Руки подхватили ее с боков и под голову и переложили на спину. Где-то на заднем плане бормотала рация.
– У нас пострадавшая женщина. Двадцать пять – тридцать лет, жертва взрыва. Пневмоторакс, на месте проведена декомпрессия. Лицевая и челюстная травмы. Травма головы. Неустойчивое сознание. Готовы к эвакуации, расчетное время прибытия – семнадцать минут.
Исабель позволила себе закрыть глаза, и снова зароились пчелы. Весь мир закружился, к горлу подкатил ком. Когда морозный воздух ударил ей в лицо, она резко открыла глаза. Каталка вздрагивала от движения по гравию.
На парковке сверкали фотовспышки и выли сирены. Ремни на липучках не давали Исабель повернуть голову, поэтому она перевела взгляд в сторону стоянки. Селия кричала, плакала и умоляла пожарных пропустить через ограждение. Она все еще держала в руках поднос с большими карамельными маккиато. Когда она увидела каталку, поднос и кофе полетели на землю. Видеокамера качалась на ремешке у нее на запястье.
– Исабель! – душераздирающе закричала она. – О господи! Исабель!
И только тогда Исабель поняла, что с ней произошло.

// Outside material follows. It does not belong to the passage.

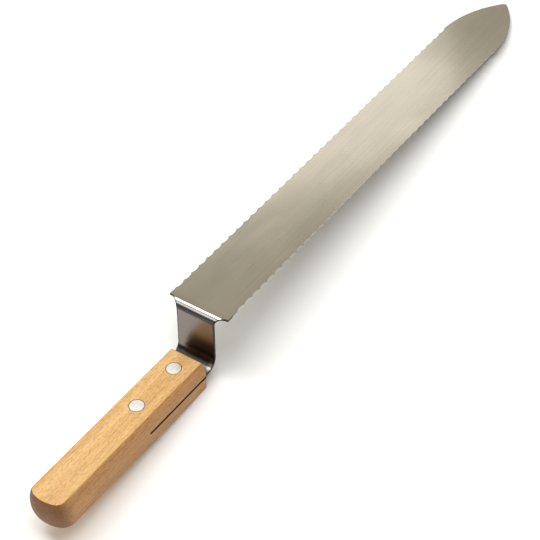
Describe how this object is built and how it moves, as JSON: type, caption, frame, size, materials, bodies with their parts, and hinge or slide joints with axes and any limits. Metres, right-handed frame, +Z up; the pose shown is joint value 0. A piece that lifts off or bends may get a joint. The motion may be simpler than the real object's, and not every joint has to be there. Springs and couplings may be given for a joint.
{
  "type": "uncapping knife",
  "caption": "Cranked uncapping knife: a long serrated stainless blade bent down to a tang that sits in a sawn hardwood handle and is held by flush compression rivets.",
  "frame": {"origin": "on the table the knife lies on, at the middle of its length and width, under its bounding box's centre", "axes": "+X runs along the knife from the butt of the handle to the tip of the blade, +Y to the left seen from the butt, +Z up. The knife lies as it rests on a table, on the tip of the blade and the front edge of the handle, so the blade slopes down about 7 degrees towards the tip"},
  "size_m": [0.4754, 0.04, 0.0423],
  "materials": {
    "stainless_sheet": "satin, fine lengthwise grain, brighter at the rolled bends",
    "beech": "oiled beech with short dark flecks along the grain, low sheen",
    "rivet_aluminium": "bright, linished nearly flush with the wood"
  },
  "bodies": {
    "root": {"blade": "stainless_sheet", "handle": "beech", "front_rivet_socket": "rivet_aluminium", "front_rivet_pin": "rivet_aluminium", "rear_rivet_socket": "rivet_aluminium", "rear_rivet_pin": "rivet_aluminium"}
  },
  "joints": []
}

Когда колеса каталки соприкоснулись с фургоном и сложились под ней, Исабель заметила в кроне дерева темный силуэт, потом еще один, потом еще и еще. Она замычала сквозь маску. По крайней мере, половине бонобо удалось спастись.

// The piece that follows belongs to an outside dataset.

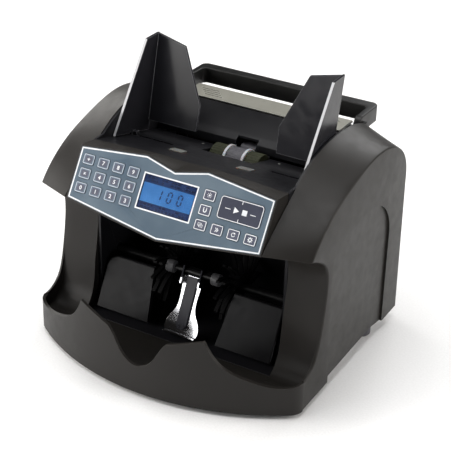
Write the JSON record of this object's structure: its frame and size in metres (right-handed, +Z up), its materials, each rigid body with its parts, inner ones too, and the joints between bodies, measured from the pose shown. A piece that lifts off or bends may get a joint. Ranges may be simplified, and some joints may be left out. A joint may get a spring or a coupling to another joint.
{
  "type": "banknote counting machine",
  "caption": "Desk-top banknote counter: arched side shells, sloping keypad and display, hopper with sliding guides, front note bay, rear handle.",
  "frame": {"origin": "on the surface it stands on, under the middle of the overall box", "axes": "+X to the user's right, +Y to the rear, +Z up; the keypad and the note bay face -Y"},
  "size_m": [0.288, 0.28, 0.2745],
  "materials": {
    "shell_plastic": "fine spark-textured dark grey moulding",
    "deck_plastic": "smooth black moulding, low sheen",
    "guide_plastic": "smooth black moulding, satin",
    "panel_film": "satin blue-silver printed film",
    "key_film": "satin film key with a pale outline",
    "start_film": "satin dark blue film key",
    "display_glass": "clear window over a lit blue display",
    "circuit_board": "green solder mask",
    "pad_plastic": "translucent grey sensor cover",
    "light_plastic": "light warm grey moulding",
    "bright_metal": "polished",
    "dark_spring": "blued spring steel",
    "black_nylon": "black nylon",
    "shaft_steel": "ground",
    "pale_nylon": "off-white nylon",
    "olive_rubber": "olive feed rubber",
    "black_rubber": "black rubber",
    "drum_plastic": "dark grey moulding with ribs",
    "plated_steel": "zinc plated sheet",
    "motor_paint": "black enamel"
  },
  "bodies": {
    "body": {"base_pan": "plated_steel", "bay_liner": "deck_plastic", "case_screws": "shaft_steel", "control_housing": "shell_plastic", "display_board": "circuit_board", "drive_belts": "black_rubber", "drive_motor": "motor_paint", "feet": "black_rubber", "frame_plates": "plated_steel", "front_tray": "shell_plastic", "hopper_back_plate": "deck_plastic", "hopper_pads": "pad_plastic", "hopper_tub": "deck_plastic", "lcd_window": "display_glass", "left_cheek": "shell_plastic", "main_board": "circuit_board", "note_arm": "dark_spring", "note_bracket": "bright_metal", "panel_overlay": "panel_film", "power_inlet": "black_nylon", "power_supply": "plated_steel", "rear_cover": "shell_plastic", "rear_top_plate": "light_plastic", "right_cheek": "shell_plastic", "shaft_bearings": "shaft_steel", "stacker_plates": "deck_plastic"},
    "right_guide": {"right_guide": "guide_plastic"},
    "left_guide": {"left_guide": "guide_plastic"},
    "pinion": {"guide_pinion": "black_nylon"},
    "drum": {"transport_drum": "drum_plastic"},
    "feed_rollers": {"feed_shaft": "shaft_steel", "feed_rubbers": "olive_rubber", "feed_flanges": "pale_nylon", "feed_centre_roller": "black_rubber"},
    "stacker": {"stacker_shaft": "shaft_steel", "stacker_wheels": "black_nylon"},
    "exit": {"exit_rollers": "pale_nylon"},
    "retard": {"retard_roller": "black_rubber"},
    "motor_rotor": {"motor_pulley": "shaft_steel"},
    "handle": {"carry_handle": "shell_plastic"},
    "rocker": {"rocker_switch": "black_nylon"},
    "key_0": {"key_0": "key_film"},
    "key_1": {"key_1": "key_film"},
    "key_2": {"key_2": "key_film"},
    "key_3": {"key_3": "key_film"},
    "key_4": {"key_4": "key_film"},
    "key_5": {"key_5": "key_film"},
    "key_6": {"key_6": "key_film"},
    "key_7": {"key_7": "key_film"},
    "key_8": {"key_8": "key_film"},
    "key_9": {"key_9": "key_film"},
    "key_auto": {"key_auto": "key_film"},
    "key_clear": {"key_clear": "key_film"},
    "key_double": {"key_double": "key_film"},
    "key_light": {"key_light": "key_film"},
    "key_magnet": {"key_magnet": "key_film"},
    "key_plus": {"key_plus": "key_film"},
    "key_set": {"key_set": "key_film"},
    "key_speed": {"key_speed": "key_film"},
    "key_start": {"key_start": "start_film"}
  },
  "joints": [
    {"name": "right_guide_slide", "type": "slide", "parent": "body", "child": "right_guide", "axis": [-1, 0, 0], "range_m": [0, 0.038]},
    {"name": "left_guide_slide", "type": "slide", "parent": "body", "child": "left_guide", "axis": [1, 0, 0], "range_m": [0, 0.038]},
    {"name": "pinion_turn", "type": "hinge", "parent": "body", "child": "pinion", "pos_m": [0, 0.007, 0.1655], "axis": [0, 0, 1], "range_deg": [-273, 0]},
    {"name": "drum_spin", "type": "hinge", "parent": "body", "child": "drum", "pos_m": [0, 0.019, 0.128], "axis": [1, 0, 0], "continuous": true},
    {"name": "feed_spin", "type": "hinge", "parent": "body", "child": "feed_rollers", "pos_m": [0, 0.04, 0.1655], "axis": [1, 0, 0], "continuous": true},
    {"name": "stacker_spin", "type": "hinge", "parent": "body", "child": "stacker", "pos_m": [0, -0.017, 0.068], "axis": [1, 0, 0], "continuous": true},
    {"name": "motor_spin", "type": "hinge", "parent": "body", "child": "motor_rotor", "pos_m": [0, 0.082, 0.06], "axis": [1, 0, 0], "continuous": true},
    {"name": "exit_spin", "type": "hinge", "parent": "body", "child": "exit", "pos_m": [0, -0.039, 0.0815], "axis": [1, 0, 0], "continuous": true},
    {"name": "retard_spin", "type": "hinge", "parent": "body", "child": "retard", "pos_m": [0, 0.0645, 0.168], "axis": [1, 0, 0], "continuous": true},
    {"name": "handle_hinge", "type": "hinge", "parent": "body", "child": "handle", "pos_m": [0, 0.1035, 0.207], "axis": [1, 0, 0], "range_deg": [0, 90]},
    {"name": "rocker_tilt", "type": "hinge", "parent": "body", "child": "rocker", "pos_m": [0.0545, 0.113, 0.037], "axis": [1, 0, 0], "range_deg": [0, 16]},
    {"name": "key_0_press", "type": "slide", "parent": "body", "child": "key_0", "axis": [0, 0.8522, -0.5232], "range_m": [0, 0.0005], "stiffness_N_per_m": 300, "springref_m": -0.0005},
    {"name": "key_1_press", "type": "slide", "parent": "body", "child": "key_1", "axis": [0, 0.8522, -0.5232], "range_m": [0, 0.0005], "stiffness_N_per_m": 300, "springref_m": -0.0005},
    {"name": "key_2_press", "type": "slide", "parent": "body", "child": "key_2", "axis": [0, 0.8522, -0.5232], "range_m": [0, 0.0005], "stiffness_N_per_m": 300, "springref_m": -0.0005},
    {"name": "key_3_press", "type": "slide", "parent": "body", "child": "key_3", "axis": [0, 0.8522, -0.5232], "range_m": [0, 0.0005], "stiffness_N_per_m": 300, "springref_m": -0.0005},
    {"name": "key_4_press", "type": "slide", "parent": "body", "child": "key_4", "axis": [0, 0.8522, -0.5232], "range_m": [0, 0.0005], "stiffness_N_per_m": 300, "springref_m": -0.0005},
    {"name": "key_5_press", "type": "slide", "parent": "body", "child": "key_5", "axis": [0, 0.8522, -0.5232], "range_m": [0, 0.0005], "stiffness_N_per_m": 300, "springref_m": -0.0005},
    {"name": "key_6_press", "type": "slide", "parent": "body", "child": "key_6", "axis": [0, 0.8522, -0.5232], "range_m": [0, 0.0005], "stiffness_N_per_m": 300, "springref_m": -0.0005},
    {"name": "key_7_press", "type": "slide", "parent": "body", "child": "key_7", "axis": [0, 0.8522, -0.5232], "range_m": [0, 0.0005], "stiffness_N_per_m": 300, "springref_m": -0.0005},
    {"name": "key_8_press", "type": "slide", "parent": "body", "child": "key_8", "axis": [0, 0.8522, -0.5232], "range_m": [0, 0.0005], "stiffness_N_per_m": 300, "springref_m": -0.0005},
    {"name": "key_9_press", "type": "slide", "parent": "body", "child": "key_9", "axis": [0, 0.8522, -0.5232], "range_m": [0, 0.0005], "stiffness_N_per_m": 300, "springref_m": -0.0005},
    {"name": "key_auto_press", "type": "slide", "parent": "body", "child": "key_auto", "axis": [0, 0.8522, -0.5232], "range_m": [0, 0.0005], "stiffness_N_per_m": 300, "springref_m": -0.0005},
    {"name": "key_clear_press", "type": "slide", "parent": "body", "child": "key_clear", "axis": [0, 0.8522, -0.5232], "range_m": [0, 0.0005], "stiffness_N_per_m": 300, "springref_m": -0.0005},
    {"name": "key_double_press", "type": "slide", "parent": "body", "child": "key_double", "axis": [0, 0.8522, -0.5232], "range_m": [0, 0.0005], "stiffness_N_per_m": 300, "springref_m": -0.0005},
    {"name": "key_light_press", "type": "slide", "parent": "body", "child": "key_light", "axis": [0, 0.8522, -0.5232], "range_m": [0, 0.0005], "stiffness_N_per_m": 300, "springref_m": -0.0005},
    {"name": "key_magnet_press", "type": "slide", "parent": "body", "child": "key_magnet", "axis": [0, 0.8522, -0.5232], "range_m": [0, 0.0005], "stiffness_N_per_m": 300, "springref_m": -0.0005},
    {"name": "key_plus_press", "type": "slide", "parent": "body", "child": "key_plus", "axis": [0, 0.8522, -0.5232], "range_m": [0, 0.0005], "stiffness_N_per_m": 300, "springref_m": -0.0005},
    {"name": "key_set_press", "type": "slide", "parent": "body", "child": "key_set", "axis": [0, 0.8522, -0.5232], "range_m": [0, 0.0005], "stiffness_N_per_m": 300, "springref_m": -0.0005},
    {"name": "key_speed_press", "type": "slide", "parent": "body", "child": "key_speed", "axis": [0, 0.8522, -0.5232], "range_m": [0, 0.0005], "stiffness_N_per_m": 300, "springref_m": -0.0005},
    {"name": "key_start_press", "type": "slide", "parent": "body", "child": "key_start", "axis": [0, 0.8522, -0.5232], "range_m": [0, 0.0005], "stiffness_N_per_m": 300, "springref_m": -0.0005}
  ],
  "couplings": [
    {"joint": "left_guide_slide", "follows": "right_guide_slide", "ratio": 1},
    {"joint": "pinion_turn", "follows": "right_guide_slide", "rad_per_m": -125},
    {"joint": "feed_spin", "follows": "drum_spin", "ratio": 1.2},
    {"joint": "stacker_spin", "follows": "drum_spin", "ratio": 0.8},
    {"joint": "motor_spin", "follows": "drum_spin", "ratio": 2}
  ]
}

На месте звездного неба возник потолок салона «Скорой помощи», и глаза ее закрылись. Кто-то поднял ей сначала одно веко, потом другое и посветил в глаза. На фоне интерьера «Скорой» она видела лица, униформу, руки в медицинских перчатках, пакеты с жидкостью для внутривенных вливаний и путаницу прозрачных трубок. Гудели голоса, шипела рация, кто-то звал ее по имени, но она была не в силах преодолеть уносящее ее течение. Исабель старалась оставаться с людьми – это было бы вежливо, учитывая, что они знали, как ее зовут, – но не могла. Голоса людей становились все тише, она проваливалась в пропасть, которая была по ту сторону шума и непроглядной черноты. Это было абсолютное отсутствие чего бы то ни было.